Date of Release: 2011/12/12
On 13 December 2011, PwC Taiwan Education Foundation and China Association of Industries Tax Professionals jointly organized a conference on “Latest Transfer Pricing Practices in Multinational Companies – New Trend in Taxation Risk Management”. This conference aimed to discuss issues of double taxation caused by transfer pricing, and study real cases of how tax authorities in Taiwan and China have adopted more stringent standards in auditing transfer pricing practices, while addressing the challenges and opportunities faced by multinational companies. Officials from the tax authority were also invited to explain transfer pricing rules and their development in Taiwan.
PwC Taiwan Tax Partner Howard Kuo said the Chinese tax authority ranks third in the world in terms of tax law enforcement, trailing only behind Japan and India and surpassing USA and European countries that have adopted more advanced tax systems. Although there has been no significant increase in China’s investigations into transfer pricing over the last 2 years, the amount of certified tax shortfalls had multiplied. Howard Kuo further reminded the gathering that there is no tax treaty between Taiwan and China, and any changes to transfer pricing rules by either side will result in double taxation. Companies should conduct thorough assessments before year-end closing to reduce the risk of double taxation.

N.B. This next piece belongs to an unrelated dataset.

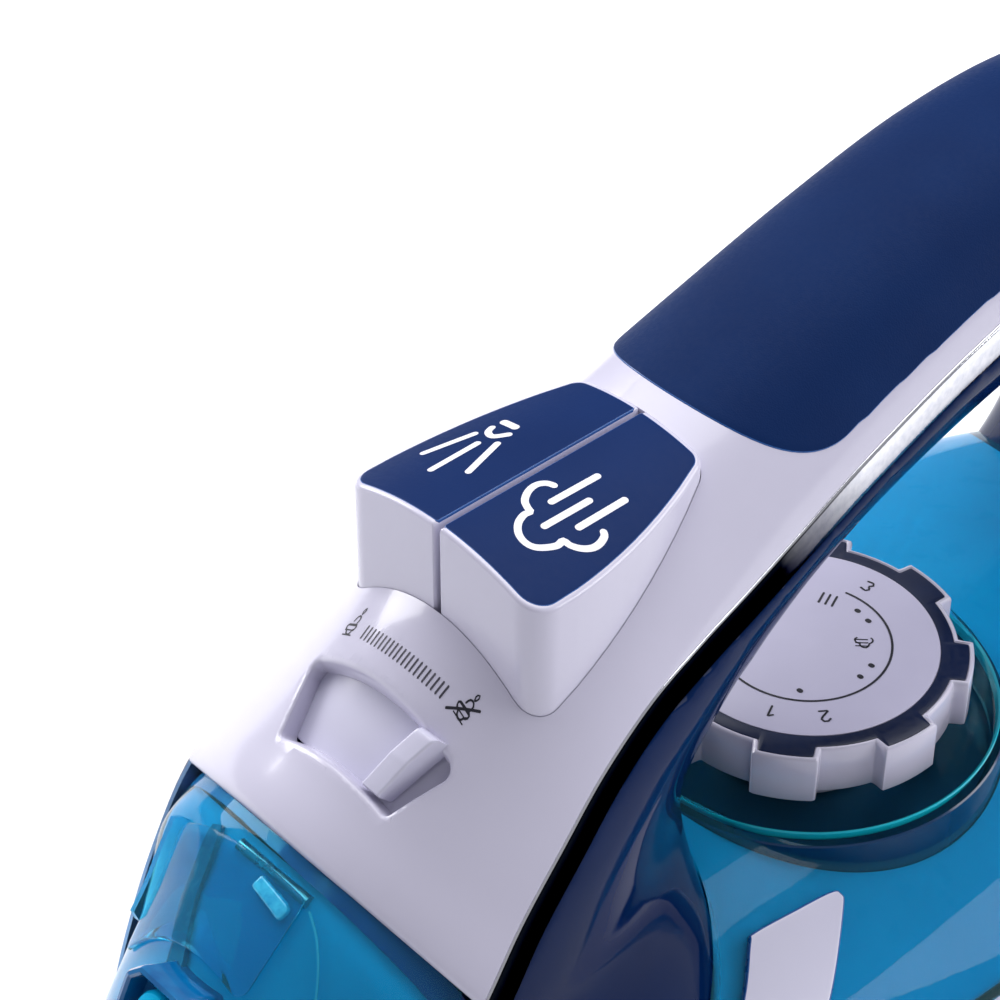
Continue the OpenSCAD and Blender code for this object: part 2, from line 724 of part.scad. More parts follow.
// Lobed disc, with its outer radius drawn in by d.
module lobed(d, z0, z1) {
    half = lobe_part * 180 / lobes - atan(d / gap_r);
    union() {
        translate([0, 0, z0]) cylinder(r = gap_r - d, h = z1 - z0);
        for (i = [0 : lobes - 1])
            translate([0, 0, z0]) rotate([0, 0, lobe_from + i * 360 / lobes - half])
                rotate_extrude(angle = 2 * half)
                    translate([gap_r - d - 1, 0]) square([lobe_r - gap_r + 1, z1 - z0]);
    }
}
knob_z = 48;          // underside of the dial's rim
knob_base_r = 16;
nose_lean = 0.0026;   // how fast the nose narrows with height
module dial_knob() {
    color(WHITE) translate([0, dial_y, 0]) difference() {
        union() {
            lobed(0, knob_z, dial_z);
            translate([0, 0, recess_z + 0.8]) cylinder(r = knob_base_r, h = knob_z - recess_z);
        }
        lobed(0.9, dial_z - 1.6, dial_z + 5);
        translate([0, 0, recess_z]) cylinder(r = knob_base_r - 2, h = 16);
        cylinder(r = shaft_r, h = 100);
    }
}
module dial_ring() {
    color("#0A1838") translate([0, dial_y, 0]) difference() {
        lobed(0.95, dial_z - 1.55, dial_z - 0.1);
        cylinder(r = face_r + 0.02, h = 80);
    }
}
module dial_face() {
    color(WHITE) translate([0, dial_y, dial_z - 1.55]) cylinder(r = face_r, h = 1.6);
}
shaft_r = 3.5;
module dial_shaft() {
    color(STEEL) translate([0, dial_y, 0]) {
        translate([0, 0, 17.5]) cylinder(r = shaft_r, h = dial_z - 1.65 - 17.5);
        translate([0, 0, 33]) cylinder(r = 4.6, h = 2);
    }
}
module thermostat() {
    color("#8C8F94") translate([0, dial_y, 0]) difference() {
        union() {
            translate([0, 0, plate_t + 1.1]) cylinder(r = 8, h = 8);
            translate([-5, -5, 14.5]) cube([10, 10, 6]);
        }
        translate([0, 0, 17.4]) cylinder(r = shaft_r + 0.06, h = 20);
    }
}
module thermal_fuse() {
    color("#D8CFA8") translate([0, 72, cover_z + 1.3]) {
        translate([-8, -3, 0]) cube([16, 6, 1]);
        translate([-6, 0, 3]) rotate([0, 90, 0]) cylinder(r = 2.1, h = 12);
    }
}

// ---- rear -------------------------------------------------------------------------------

lens_r = 3.6;
module pilot_axis() {
    translate([0, 133, 80]) rotate([-90, 0, 0]) children();
}
module pilot_lens() {
    color("#C23A2E", 0.8) pilot_axis() {
        cylinder(r = lens_r, h = 6.6);
        translate([0, 0, 6.6]) cylinder(r1 = lens_r, r2 = 2.6, h = 1);
    }
}
cover_x = 20;
cover_z0 = 30;
cover_z1 = 70;
module rear_window(grow) {
    translate([-cover_x - grow, 120, cover_z0 - grow])
        cube([2 * (cover_x + grow), 60, cover_z1 - cover_z0 + 2 * grow]);
}
module at_cover_screws() {
    for (z = [cover_z0 + 6, cover_z1 - 6]) translate([0, heel_y - 2.2, z]) rotate([90, 0, 0]) children();
}
module rear_cover() {
    color(NAVY) difference() {
        skin() intersection() {
            difference() {
                over_solid(17, 22, 0.3, 0);
                over_solid(17, 22, wall, 14);
            }
            rear_window(0);
        }
        at_cover_screws() cylinder(r = 1.7, h = 20, center = true);
        at_cover_screws() mirror([0, 0, 1]) cylinder(r = 3.2, h = 4);
    }
}
module rear_cover_screws() {
    color("#9A9DA2") at_cover_screws() {
        mirror([0, 0, 1]) cylinder(r = 3, h = 1.1);
        cylinder(r = 1.6, h = 9);
    }
}
module terminal_block() {
    color("#E8E2D2") difference() {
        translate([-14, 116, 30]) cube([28, 12, 14]);
        for (x = [-9, 0, 9]) translate([x, 110, 38]) rotate([-90, 0, 0]) cylinder(r = 2, h = 30);
    }
}
gland_y = 121;
gland_z = 121;
module gland_axis() {
    translate([0, gland_y, gland_z]) rotate([-52, 0, 0]) children();
}
module cord_gland() {
    color("#16294F") gland_axis() difference() {
        union() {
            sphere(r = 8.4);
            cylinder(r = 6.4, h = 15);
            rotate([0, 90, 0]) cylinder(r = 1.5, h = 18.8, center = true);
        }
        translate([0, 0, -12]) cylinder(r = cord_bore_r, h = 40);
    }
}
module gland_clip() {
    color("#C7CAD0") gland_axis() difference() {
        translate([0, 0, -11]) cylinder(r = 10.2, h = 8);
        translate([0, 0, -2]) sphere(r = 9.2);
        translate([0, 0, -20]) cylinder(r = 7, h = 20);
    }
}

soleplate();
heating_element();
steam_chamber_cover();
chamber_screws();
skirt();
tank_shell();
tank_floor();
tank_seal();
side_fin(1);  // side_fin_left
side_fin(-1);  // side_fin_right
fill_door();
door_pin();
nozzle_housing();
nozzle_tip();
upper_shell();
lower_handle();
chrome_trim(1);  // chrome_trim_left
chrome_trim(-1);  // chrome_trim_right
grip_pad();
button_body(1);  // steam_button
button_cap(1);  // steam_button_cap
plunger(1);  // steam_plunger
button_spring(1);  // steam_button_spring
button_body(-1);  // spray_button
button_cap(-1);  // spray_button_cap
plunger(-1);  // spray_plunger
button_spring(-1);  // spray_button_spring
pump(1);  // steam_pump
pump(-1);  // spray_pump
pump_bracket();
hose(steam_hose_run, 1.8);  // steam_hose
hose(spray_hose_run, 1.8);  // spray_hose
steam_slider();
slider_cradle();
valve_rod();
valve_seat();
dial_knob();
dial_ring();
dial_face();
dial_shaft();
thermostat();
thermal_fuse();
pilot_lens();
rear_cover();
rear_cover_screws();
terminal_block();
cord_gland();
gland_clip();
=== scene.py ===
"""Steam iron: detailed pieces, materials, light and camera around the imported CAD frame."""
import json
import math

import bmesh
import bpy
import numpy as np
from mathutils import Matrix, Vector
from mathutils.bvhtree import BVHTree


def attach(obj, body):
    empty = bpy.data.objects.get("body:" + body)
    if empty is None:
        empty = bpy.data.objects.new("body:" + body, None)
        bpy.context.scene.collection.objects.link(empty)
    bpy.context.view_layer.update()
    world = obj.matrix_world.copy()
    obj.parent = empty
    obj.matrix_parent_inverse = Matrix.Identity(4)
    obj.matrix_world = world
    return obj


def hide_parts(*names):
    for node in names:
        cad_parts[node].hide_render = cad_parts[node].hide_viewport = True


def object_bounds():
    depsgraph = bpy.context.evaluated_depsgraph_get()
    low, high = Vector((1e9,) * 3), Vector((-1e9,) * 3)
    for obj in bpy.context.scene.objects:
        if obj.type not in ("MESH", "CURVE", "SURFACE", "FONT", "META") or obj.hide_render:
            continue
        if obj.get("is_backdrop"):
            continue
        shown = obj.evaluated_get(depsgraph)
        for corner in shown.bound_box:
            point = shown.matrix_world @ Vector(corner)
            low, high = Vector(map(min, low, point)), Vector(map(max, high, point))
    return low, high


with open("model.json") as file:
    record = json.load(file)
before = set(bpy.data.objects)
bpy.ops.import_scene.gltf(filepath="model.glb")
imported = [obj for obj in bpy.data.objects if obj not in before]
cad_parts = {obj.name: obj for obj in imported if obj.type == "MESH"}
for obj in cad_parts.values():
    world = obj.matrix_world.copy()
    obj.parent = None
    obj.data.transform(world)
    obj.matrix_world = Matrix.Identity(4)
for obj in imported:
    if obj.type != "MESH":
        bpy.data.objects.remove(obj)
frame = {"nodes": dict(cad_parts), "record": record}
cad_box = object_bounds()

MM = 0.001

# ---- camera ------------------------------------------------------------------------------

CAM_BACK = Vector((0.573, -0.5206, 0.633))
camera = bpy.data.objects.new("camera", bpy.data.cameras.new("camera"))
bpy.context.scene.collection.objects.link(camera)
camera.data.lens = 108
camera.data.sensor_width = 36
camera.data.clip_start = 0.01
camera.data.clip_end = 20
camera.location = (0.2424, -0.2597, 0.3939)
camera.rotation_mode = "QUATERNION"
camera.rotation_quaternion = (-CAM_BACK).to_track_quat("-Z", "Y")
bpy.context.scene.camera = camera

# ---- lines of the housing, in mm, as in the CAD ------------------------------------------

SOLE_L, SOLE_W, SKIRT_Z = 283.0, 118.0, 22.0
SIDE_GAP, WALL, STRIP_H = 3.6, 2.2, 7.0
GRIP = 8
DIAL_Y, DIAL_Z, FACE_R, LOBE_R, GAP_R = 29.3, 57.8, 22.7, 28.4, 26.0
RECESS_R, RECESS_Z = 33.0, 37.0
BUTTON_Z, CROWN_K = 128.0, 1 / 97.6
SLOPE, SLIDER_Y, SLIDER_Z, SLIDE_R = math.radians(43.7), -66.7, 99.4, 39.0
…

PwC Taiwan Tax Partner Lily Hsu pointed out that companies should take greater initiative now as audit practices on transfer pricing are maturing and becoming more stringent than ever. Some of the considerations may include: whether the group of companies should redefine its value chain strategy, and whether advanced pricing agreements have been filed in regions with larger transactions, etc. It is recommended for group companies to establish transfer pricing strategies with legal documents, such as contracts, and make them readily available to prepare for any upcoming changes. If properly executed, multinational companies may transform their tax challenges in transfer pricing into value-adding opportunities.